What's Still Missing

There is more missing than this, but these are the two gaps I see most clearly right now.

Observability Is Still Weak

Teams are being asked to build high-trust systems on top of workflows they still cannot inspect clearly.

Observability is still basically nonexistent. The labs talk constantly about context engineering, prompt quality, and system behavior, yet they still provide limited tooling for visualizing and understanding what is actually happening inside the context window.

So practitioners end up piecing together the truth from scattered sources:

All just to see what is going on under the hood.

Specs Cannot Replace Review Yet

The argument for moving human judgment fully upstream depends on specs being precise enough to generate against and verify against.

That is a much harder problem than it sounds. As Kevlin Henney puts it, the act of describing a program in unambiguous detail and the act of programming are one and the same.

That is the trap in spec-driven development: once a spec becomes precise enough for a machine to execute against, it starts to look like a programming language.

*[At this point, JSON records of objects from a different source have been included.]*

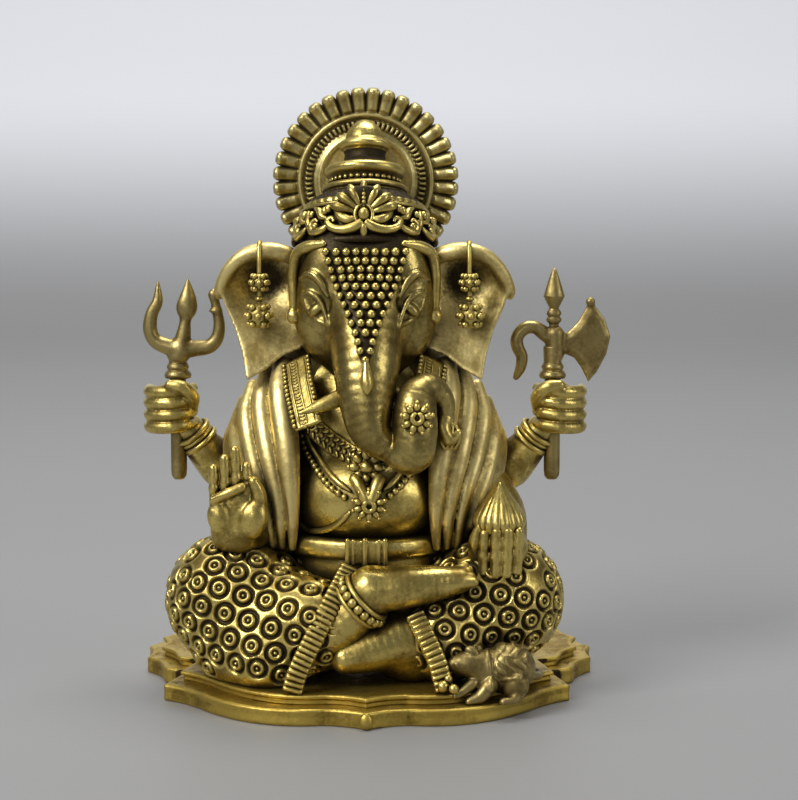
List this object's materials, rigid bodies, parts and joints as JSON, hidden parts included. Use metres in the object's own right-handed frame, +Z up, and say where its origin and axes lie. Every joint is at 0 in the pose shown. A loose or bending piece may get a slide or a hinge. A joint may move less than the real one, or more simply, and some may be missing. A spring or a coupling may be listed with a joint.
{
  "type": "hindu deity statue",
  "caption": "Seated four-armed elephant-headed deity in antiqued brass with halo, trident, axe, sweets and a mouse on a stepped scalloped plinth.",
  "frame": {"origin": "centre of the plinth's flat underside, on its left-right middle line below the seated figure", "axes": "+Z up, the figure faces -Y, +X towards the axe, which is the figure's left"},
  "size_m": [0.0953, 0.0849, 0.1201],
  "materials": {
    "burnished_brass": "burnished cast brass, dark patina in the creases",
    "antiqued_brass": "antiqued relief, near-black recesses and rubbed highlights",
    "matt_brass": "pale brushed cast brass with brown patina",
    "plinth_brass": "satin cast brass with rubbed edges"
  },
  "bodies": {
    "figure": {"plinth_plate": "plinth_brass", "plinth_step": "plinth_brass", "right_grip_hand": "burnished_brass", "left_grip_hand": "burnished_brass", "torso": "burnished_brass", "head": "burnished_brass", "trunk": "burnished_brass", "right_leg": "burnished_brass", "left_leg": "burnished_brass", "right_rear_arm": "burnished_brass", "left_rear_arm": "burnished_brass", "raised_hand": "burnished_brass", "cupped_hand": "burnished_brass", "right_shawl": "burnished_brass", "left_shawl": "burnished_brass", "right_skirt": "antiqued_brass", "left_skirt": "antiqued_brass", "crown_band": "antiqued_brass", "crown_dome": "antiqued_brass", "crown_finial": "antiqued_brass", "crown_crest": "antiqued_brass", "halo_disc": "matt_brass", "halo_ring": "matt_brass", "halo_bead_ring": "matt_brass", "halo_post": "matt_brass", "right_ear": "burnished_brass", "left_ear": "burnished_brass", "right_earring": "antiqued_brass", "left_earring": "antiqued_brass", "right_tusk": "burnished_brass", "left_tusk_stump": "burnished_brass", "forehead_net": "antiqued_brass", "forehead_drop": "antiqued_brass", "trunk_sweet": "antiqued_brass", "trunk_rosette": "antiqued_brass", "sweetmeat": "antiqued_brass", "waist_belt": "burnished_brass", "belt_buckle": "antiqued_brass", "right_bangle": "antiqued_brass", "left_bangle": "antiqued_brass", "right_collar_strap": "antiqued_brass", "left_collar_strap": "antiqued_brass", "necklace": "antiqued_brass", "bead_chain": "antiqued_brass", "sacred_thread": "burnished_brass", "upper_pendant": "antiqued_brass", "lower_pendant": "antiqued_brass", "anklet": "antiqued_brass", "right_hem": "antiqued_brass", "left_hem": "antiqued_brass", "mouse": "matt_brass", "mouse_tail": "matt_brass", "mouse_sweet": "antiqued_brass"},
    "trident": {"trident": "matt_brass"},
    "axe": {"axe": "matt_brass"}
  },
  "joints": [
    {"name": "trident_lift", "type": "slide", "parent": "figure", "child": "trident", "axis": [0, 0, 1], "range_m": [0, 0.0215]},
    {"name": "axe_lift", "type": "slide", "parent": "figure", "child": "axe", "axis": [0, 0, 1], "range_m": [0, 0.0215]}
  ]
}
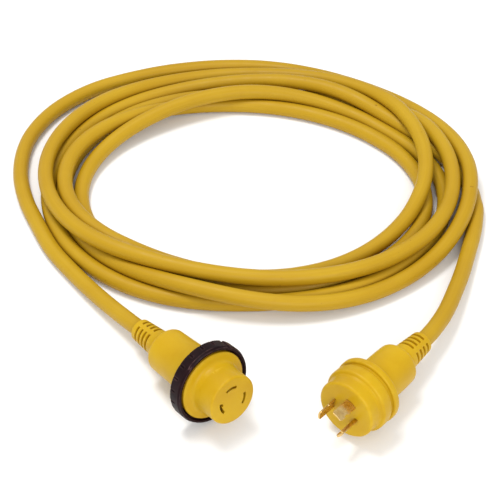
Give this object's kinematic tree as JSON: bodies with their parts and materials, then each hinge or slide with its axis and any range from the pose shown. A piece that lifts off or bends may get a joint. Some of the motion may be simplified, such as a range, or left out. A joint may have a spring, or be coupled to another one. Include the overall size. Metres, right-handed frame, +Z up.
{
  "type": "shore power cord",
  "caption": "Coiled heavy yellow shore power cord with a locking-ring connector on one end and a curved-blade locking plug on the other.",
  "frame": {"origin": "on the floor, midway between the connector and the plug that lie side by side in front of the coil", "axes": "+X from the connector towards the plug, +Y away from the viewer towards the coil, +Z up from the floor"},
  "size_m": [0.4932, 0.5649, 0.0774],
  "materials": {
    "yellow_moulding": "satin moulded vinyl",
    "cable_jacket": "satin extruded jacket",
    "black_moulding": "satin moulded nylon",
    "insulating_block": "moulded thermoset",
    "brass": "stamped",
    "steel": "crimped",
    "black_insulation": "extruded",
    "white_insulation": "extruded",
    "green_insulation": "extruded"
  },
  "bodies": {
    "cord": {"connector_strain_relief": "yellow_moulding", "connector_housing": "yellow_moulding", "connector_contact_block": "insulating_block", "connector_line_contact": "brass", "connector_neutral_contact": "brass", "connector_ground_contact": "brass", "connector_line_wire": "black_insulation", "connector_neutral_wire": "white_insulation", "connector_ground_wire": "green_insulation", "connector_cable_clamp": "steel", "connector_cable_end": "cable_jacket", "plug_strain_relief": "yellow_moulding", "plug_housing": "yellow_moulding", "plug_blade_block": "insulating_block", "plug_line_blade": "brass", "plug_neutral_blade": "brass", "plug_ground_blade": "brass", "plug_line_wire": "black_insulation", "plug_neutral_wire": "white_insulation", "plug_ground_wire": "green_insulation", "plug_cable_clamp": "steel", "plug_cable_end": "cable_jacket", "cord_lead_connector": "cable_jacket", "cord_coil": "cable_jacket", "cord_lead_plug": "cable_jacket"},
    "ring": {"locking_ring": "black_moulding"}
  },
  "joints": [
    {"name": "ring_spin", "type": "hinge", "parent": "cord", "child": "ring", "pos_m": [-0.06394, -0.01521, 0.03875], "axis": [0.6313, -0.7577, 0.165], "continuous": true}
  ]
}
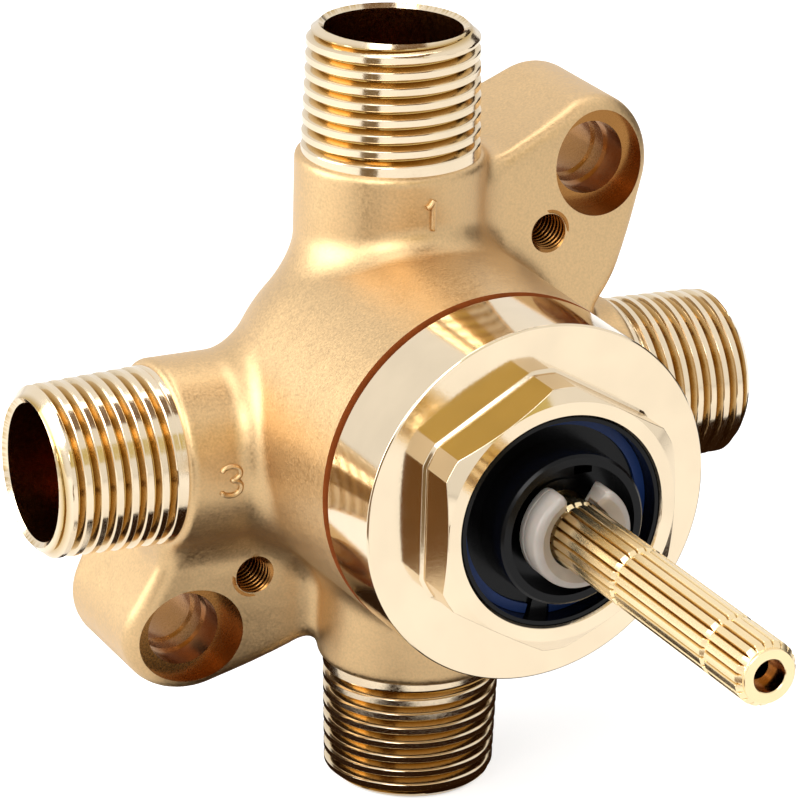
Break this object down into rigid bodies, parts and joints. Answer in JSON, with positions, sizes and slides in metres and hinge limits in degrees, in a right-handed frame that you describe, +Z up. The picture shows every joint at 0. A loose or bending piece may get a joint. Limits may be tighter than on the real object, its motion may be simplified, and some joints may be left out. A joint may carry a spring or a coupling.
{
  "type": "concealed shower valve body",
  "caption": "In-wall shower diverter valve body with threaded ports, screw ears, a hex bonnet and a splined stem.",
  "frame": {"origin": "where the stem's axis crosses the plane of the three outlet ports' axes", "axes": "-Y along the stem to the front, +Z up towards outlet 1, +X towards outlet 2"},
  "size_m": [0.093, 0.1079, 0.093],
  "materials": {
    "cast_brass": "bead-blasted casting, satin",
    "turned_brass": "turned and polished",
    "stem_brass": "extruded and turned, half bright",
    "black_plastic": "moulded, half gloss",
    "blue_plastic": "moulded",
    "white_plastic": "moulded, light grey white",
    "grey_plastic": "moulded",
    "seal_rubber": "moulded nitrile rubber",
    "disc_ceramic": "sintered and lapped alumina"
  },
  "bodies": {
    "casting": {"valve_body": "cast_brass", "bonnet_nut": "turned_brass", "cartridge_housing": "black_plastic", "stop_ring": "blue_plastic", "fixed_disc": "disc_ceramic", "cartridge_base": "black_plastic", "thrust_washer": "grey_plastic", "bonnet_o_ring": "seal_rubber", "housing_o_ring": "seal_rubber", "outlet_seal_1": "seal_rubber", "disc_seal_1": "seal_rubber", "outlet_seal_2": "seal_rubber", "disc_seal_2": "seal_rubber", "outlet_seal_3": "seal_rubber", "disc_seal_3": "seal_rubber"},
    "stem": {"splined_stem": "stem_brass", "stem_clip": "white_plastic", "stem_o_ring_rear": "seal_rubber", "stem_o_ring_front": "seal_rubber", "disc_carrier": "white_plastic", "moving_disc": "disc_ceramic"}
  },
  "joints": [
    {"name": "stem_turn", "type": "hinge", "parent": "casting", "child": "stem", "pos_m": [0, 0, 0], "axis": [0, 1, 0], "range_deg": [-120, 120]}
  ]
}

The abstraction layer between human intent and machine execution is still missing its compiler.

So What?

All of that is to say these new layers are incomplete. But those gaps are also the opportunity. Raindrop is one such example on the observability side: a small team bringing AI-native approaches to market and delighting real customers today.

These are the conditions and opportunities to look for in whatever market you enter next.

Conclusion

The pull request is not dying because someone invented a better review surface. It is dying because the assumptions underneath it no longer hold. Code authored by humans at human speed, reviewed by humans with full context, approved through social trust built on direct authorship. None of that describes how software gets made in an agent-heavy world.

What replaces it will be some combination of the bets outlined here: AI-native review, stronger upstream specs, and more agent-native platforms. All of it is necessary right now. All of it is probably scaffolding.

The teams that navigate this well will be the ones that build the thinnest possible layer between human intent and shipped software, treat every layer as a bet with an expiration date, and know when to rip it out because the model has caught up.

That is the new skill. Not building elaborate systems, but building disposable ones well.